THE PROBLEM:
Retype the records below exactly as they appear.

>> START

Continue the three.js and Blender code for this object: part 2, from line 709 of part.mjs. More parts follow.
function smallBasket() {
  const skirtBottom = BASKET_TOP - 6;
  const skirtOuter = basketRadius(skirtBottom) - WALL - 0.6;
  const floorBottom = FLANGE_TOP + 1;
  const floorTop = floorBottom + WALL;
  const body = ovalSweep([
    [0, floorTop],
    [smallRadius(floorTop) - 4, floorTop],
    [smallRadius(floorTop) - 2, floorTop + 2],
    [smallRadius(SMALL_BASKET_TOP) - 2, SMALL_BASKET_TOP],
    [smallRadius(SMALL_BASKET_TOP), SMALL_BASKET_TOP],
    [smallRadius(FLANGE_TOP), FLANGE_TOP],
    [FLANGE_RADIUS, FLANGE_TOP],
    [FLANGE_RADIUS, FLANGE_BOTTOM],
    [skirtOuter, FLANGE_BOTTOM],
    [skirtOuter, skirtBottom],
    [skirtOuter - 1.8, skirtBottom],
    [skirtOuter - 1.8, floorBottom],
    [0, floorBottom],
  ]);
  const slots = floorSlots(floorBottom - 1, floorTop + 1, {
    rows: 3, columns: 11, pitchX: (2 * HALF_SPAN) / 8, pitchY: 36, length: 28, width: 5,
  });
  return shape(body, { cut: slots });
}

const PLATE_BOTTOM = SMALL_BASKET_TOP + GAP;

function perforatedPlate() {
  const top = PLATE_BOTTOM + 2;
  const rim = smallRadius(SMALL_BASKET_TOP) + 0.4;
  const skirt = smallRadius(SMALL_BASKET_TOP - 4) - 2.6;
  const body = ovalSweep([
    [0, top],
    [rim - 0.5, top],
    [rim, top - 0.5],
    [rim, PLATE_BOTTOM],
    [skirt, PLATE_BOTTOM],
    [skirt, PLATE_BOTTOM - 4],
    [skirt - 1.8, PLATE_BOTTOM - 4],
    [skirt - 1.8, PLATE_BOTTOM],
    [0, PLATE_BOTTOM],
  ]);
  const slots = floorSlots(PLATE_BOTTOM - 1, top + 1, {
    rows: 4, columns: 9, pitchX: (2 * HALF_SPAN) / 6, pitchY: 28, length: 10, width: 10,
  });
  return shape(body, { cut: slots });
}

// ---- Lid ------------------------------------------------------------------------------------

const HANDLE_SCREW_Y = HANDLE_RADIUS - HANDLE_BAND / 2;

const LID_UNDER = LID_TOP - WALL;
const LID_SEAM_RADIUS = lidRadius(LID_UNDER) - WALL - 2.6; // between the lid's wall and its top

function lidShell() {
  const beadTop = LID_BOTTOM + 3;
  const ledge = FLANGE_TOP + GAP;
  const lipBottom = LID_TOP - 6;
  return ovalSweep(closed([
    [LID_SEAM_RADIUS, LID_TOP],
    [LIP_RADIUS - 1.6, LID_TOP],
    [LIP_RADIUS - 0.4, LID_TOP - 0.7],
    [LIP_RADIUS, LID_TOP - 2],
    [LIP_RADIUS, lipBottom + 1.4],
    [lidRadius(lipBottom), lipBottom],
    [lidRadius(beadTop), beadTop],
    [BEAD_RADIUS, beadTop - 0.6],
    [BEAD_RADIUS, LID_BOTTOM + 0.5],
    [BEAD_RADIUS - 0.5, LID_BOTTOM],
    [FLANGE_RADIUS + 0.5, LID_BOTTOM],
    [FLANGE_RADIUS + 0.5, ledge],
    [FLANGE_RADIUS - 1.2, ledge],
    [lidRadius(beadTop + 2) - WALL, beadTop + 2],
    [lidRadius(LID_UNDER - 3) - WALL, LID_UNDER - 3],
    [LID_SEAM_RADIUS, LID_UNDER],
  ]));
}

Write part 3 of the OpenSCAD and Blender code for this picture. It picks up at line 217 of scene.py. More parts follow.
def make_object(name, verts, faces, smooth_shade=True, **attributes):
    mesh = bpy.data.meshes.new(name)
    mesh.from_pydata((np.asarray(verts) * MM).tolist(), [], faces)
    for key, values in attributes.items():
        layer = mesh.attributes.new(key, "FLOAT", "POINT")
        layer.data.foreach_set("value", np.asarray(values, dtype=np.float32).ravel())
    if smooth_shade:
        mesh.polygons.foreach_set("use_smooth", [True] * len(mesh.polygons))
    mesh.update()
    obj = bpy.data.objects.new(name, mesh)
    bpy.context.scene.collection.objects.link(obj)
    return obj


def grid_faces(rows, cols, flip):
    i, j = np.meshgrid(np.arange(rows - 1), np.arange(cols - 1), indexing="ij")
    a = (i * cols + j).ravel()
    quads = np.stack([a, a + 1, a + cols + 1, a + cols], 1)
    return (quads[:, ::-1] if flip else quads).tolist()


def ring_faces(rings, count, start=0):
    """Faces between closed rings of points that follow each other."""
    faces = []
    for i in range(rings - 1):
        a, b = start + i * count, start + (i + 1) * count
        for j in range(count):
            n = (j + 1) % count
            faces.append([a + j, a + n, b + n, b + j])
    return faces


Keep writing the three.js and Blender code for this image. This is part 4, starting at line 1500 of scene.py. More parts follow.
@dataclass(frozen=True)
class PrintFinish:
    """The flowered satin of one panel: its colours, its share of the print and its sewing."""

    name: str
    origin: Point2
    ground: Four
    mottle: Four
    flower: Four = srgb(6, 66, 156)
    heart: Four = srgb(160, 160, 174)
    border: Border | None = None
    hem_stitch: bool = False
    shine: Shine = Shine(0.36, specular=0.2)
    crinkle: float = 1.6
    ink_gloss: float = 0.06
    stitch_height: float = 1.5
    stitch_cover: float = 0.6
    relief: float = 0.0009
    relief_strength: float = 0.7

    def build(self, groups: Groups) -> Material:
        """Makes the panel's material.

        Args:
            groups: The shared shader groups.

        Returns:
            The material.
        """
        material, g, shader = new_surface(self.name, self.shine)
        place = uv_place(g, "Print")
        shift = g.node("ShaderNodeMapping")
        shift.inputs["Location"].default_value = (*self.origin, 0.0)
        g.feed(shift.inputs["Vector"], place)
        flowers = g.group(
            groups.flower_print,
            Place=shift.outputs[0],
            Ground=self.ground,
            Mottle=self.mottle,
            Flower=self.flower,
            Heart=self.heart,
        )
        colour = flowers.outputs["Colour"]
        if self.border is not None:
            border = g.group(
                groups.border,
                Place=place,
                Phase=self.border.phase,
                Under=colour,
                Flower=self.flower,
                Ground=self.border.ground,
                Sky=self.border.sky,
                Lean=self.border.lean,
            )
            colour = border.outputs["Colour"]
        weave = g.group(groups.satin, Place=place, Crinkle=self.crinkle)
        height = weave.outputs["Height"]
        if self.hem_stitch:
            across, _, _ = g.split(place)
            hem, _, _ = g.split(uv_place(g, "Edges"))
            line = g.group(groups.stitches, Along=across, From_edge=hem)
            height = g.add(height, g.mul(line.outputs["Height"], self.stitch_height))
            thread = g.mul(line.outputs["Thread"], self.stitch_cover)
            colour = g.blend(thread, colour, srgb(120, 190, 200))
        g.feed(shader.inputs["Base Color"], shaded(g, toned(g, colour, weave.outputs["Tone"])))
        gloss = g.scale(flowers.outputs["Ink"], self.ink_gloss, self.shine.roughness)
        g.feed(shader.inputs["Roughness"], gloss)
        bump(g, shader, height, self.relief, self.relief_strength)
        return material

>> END

TASK OUTPUT:
Continue the three.js and Blender code for this object: part 2, from line 709 of part.mjs. More parts follow.
function smallBasket() {
  const skirtBottom = BASKET_TOP - 6;
  const skirtOuter = basketRadius(skirtBottom) - WALL - 0.6;
  const floorBottom = FLANGE_TOP + 1;
  const floorTop = floorBottom + WALL;
  const body = ovalSweep([
    [0, floorTop],
    [smallRadius(floorTop) - 4, floorTop],
    [smallRadius(floorTop) - 2, floorTop + 2],
    [smallRadius(SMALL_BASKET_TOP) - 2, SMALL_BASKET_TOP],
    [smallRadius(SMALL_BASKET_TOP), SMALL_BASKET_TOP],
    [smallRadius(FLANGE_TOP), FLANGE_TOP],
    [FLANGE_RADIUS, FLANGE_TOP],
    [FLANGE_RADIUS, FLANGE_BOTTOM],
    [skirtOuter, FLANGE_BOTTOM],
    [skirtOuter, skirtBottom],
    [skirtOuter - 1.8, skirtBottom],
    [skirtOuter - 1.8, floorBottom],
    [0, floorBottom],
  ]);
  const slots = floorSlots(floorBottom - 1, floorTop + 1, {
    rows: 3, columns: 11, pitchX: (2 * HALF_SPAN) / 8, pitchY: 36, length: 28, width: 5,
  });
  return shape(body, { cut: slots });
}

const PLATE_BOTTOM = SMALL_BASKET_TOP + GAP;

function perforatedPlate() {
  const top = PLATE_BOTTOM + 2;
  const rim = smallRadius(SMALL_BASKET_TOP) + 0.4;
  const skirt = smallRadius(SMALL_BASKET_TOP - 4) - 2.6;
  const body = ovalSweep([
    [0, top],
    [rim - 0.5, top],
    [rim, top - 0.5],
    [rim, PLATE_BOTTOM],
    [skirt, PLATE_BOTTOM],
    [skirt, PLATE_BOTTOM - 4],
    [skirt - 1.8, PLATE_BOTTOM - 4],
    [skirt - 1.8, PLATE_BOTTOM],
    [0, PLATE_BOTTOM],
  ]);
  const slots = floorSlots(PLATE_BOTTOM - 1, top + 1, {
    rows: 4, columns: 9, pitchX: (2 * HALF_SPAN) / 6, pitchY: 28, length: 10, width: 10,
  });
  return shape(body, { cut: slots });
}

// ---- Lid ------------------------------------------------------------------------------------

const HANDLE_SCREW_Y = HANDLE_RADIUS - HANDLE_BAND / 2;

const LID_UNDER = LID_TOP - WALL;
const LID_SEAM_RADIUS = lidRadius(LID_UNDER) - WALL - 2.6; // between the lid's wall and its top

function lidShell() {
  const beadTop = LID_BOTTOM + 3;
  const ledge = FLANGE_TOP + GAP;
  const lipBottom = LID_TOP - 6;
  return ovalSweep(closed([
    [LID_SEAM_RADIUS, LID_TOP],
    [LIP_RADIUS - 1.6, LID_TOP],
    [LIP_RADIUS - 0.4, LID_TOP - 0.7],
    [LIP_RADIUS, LID_TOP - 2],
    [LIP_RADIUS, lipBottom + 1.4],
    [lidRadius(lipBottom), lipBottom],
    [lidRadius(beadTop), beadTop],
    [BEAD_RADIUS, beadTop - 0.6],
    [BEAD_RADIUS, LID_BOTTOM + 0.5],
    [BEAD_RADIUS - 0.5, LID_BOTTOM],
    [FLANGE_RADIUS + 0.5, LID_BOTTOM],
    [FLANGE_RADIUS + 0.5, ledge],
    [FLANGE_RADIUS - 1.2, ledge],
    [lidRadius(beadTop + 2) - WALL, beadTop + 2],
    [lidRadius(LID_UNDER - 3) - WALL, LID_UNDER - 3],
    [LID_SEAM_RADIUS, LID_UNDER],
  ]));
}

Write part 3 of the OpenSCAD and Blender code for this picture. It picks up at line 217 of scene.py. More parts follow.
def make_object(name, verts, faces, smooth_shade=True, **attributes):
    mesh = bpy.data.meshes.new(name)
    mesh.from_pydata((np.asarray(verts) * MM).tolist(), [], faces)
    for key, values in attributes.items():
        layer = mesh.attributes.new(key, "FLOAT", "POINT")
        layer.data.foreach_set("value", np.asarray(values, dtype=np.float32).ravel())
    if smooth_shade:
        mesh.polygons.foreach_set("use_smooth", [True] * len(mesh.polygons))
    mesh.update()
    obj = bpy.data.objects.new(name, mesh)
    bpy.context.scene.collection.objects.link(obj)
    return obj


def grid_faces(rows, cols, flip):
    i, j = np.meshgrid(np.arange(rows - 1), np.arange(cols - 1), indexing="ij")
    a = (i * cols + j).ravel()
    quads = np.stack([a, a + 1, a + cols + 1, a + cols], 1)
    return (quads[:, ::-1] if flip else quads).tolist()


def ring_faces(rings, count, start=0):
    """Faces between closed rings of points that follow each other."""
    faces = []
    for i in range(rings - 1):
        a, b = start + i * count, start + (i + 1) * count
        for j in range(count):
            n = (j + 1) % count
            faces.append([a + j, a + n, b + n, b + j])
    return faces


Keep writing the three.js and Blender code for this image. This is part 4, starting at line 1500 of scene.py. More parts follow.
@dataclass(frozen=True)
class PrintFinish:
    """The flowered satin of one panel: its colours, its share of the print and its sewing."""

    name: str
    origin: Point2
    ground: Four
    mottle: Four
    flower: Four = srgb(6, 66, 156)
    heart: Four = srgb(160, 160, 174)
    border: Border | None = None
    hem_stitch: bool = False
    shine: Shine = Shine(0.36, specular=0.2)
    crinkle: float = 1.6
    ink_gloss: float = 0.06
    stitch_height: float = 1.5
    stitch_cover: float = 0.6
    relief: float = 0.0009
    relief_strength: float = 0.7

    def build(self, groups: Groups) -> Material:
        """Makes the panel's material.

        Args:
            groups: The shared shader groups.

        Returns:
            The material.
        """
        material, g, shader = new_surface(self.name, self.shine)
        place = uv_place(g, "Print")
        shift = g.node("ShaderNodeMapping")
        shift.inputs["Location"].default_value = (*self.origin, 0.0)
        g.feed(shift.inputs["Vector"], place)
        flowers = g.group(
            groups.flower_print,
            Place=shift.outputs[0],
            Ground=self.ground,
            Mottle=self.mottle,
            Flower=self.flower,
            Heart=self.heart,
        )
        colour = flowers.outputs["Colour"]
        if self.border is not None:
            border = g.group(
                groups.border,
                Place=place,
                Phase=self.border.phase,
                Under=colour,
                Flower=self.flower,
                Ground=self.border.ground,
                Sky=self.border.sky,
                Lean=self.border.lean,
            )
            colour = border.outputs["Colour"]
        weave = g.group(groups.satin, Place=place, Crinkle=self.crinkle)
        height = weave.outputs["Height"]
        if self.hem_stitch:
            across, _, _ = g.split(place)
            hem, _, _ = g.split(uv_place(g, "Edges"))
            line = g.group(groups.stitches, Along=across, From_edge=hem)
            height = g.add(height, g.mul(line.outputs["Height"], self.stitch_height))
            thread = g.mul(line.outputs["Thread"], self.stitch_cover)
            colour = g.blend(thread, colour, srgb(120, 190, 200))
        g.feed(shader.inputs["Base Color"], shaded(g, toned(g, colour, weave.outputs["Tone"])))
        gloss = g.scale(flowers.outputs["Ink"], self.ink_gloss, self.shine.roughness)
        g.feed(shader.inputs["Roughness"], gloss)
        bump(g, shader, height, self.relief, self.relief_strength)
        return material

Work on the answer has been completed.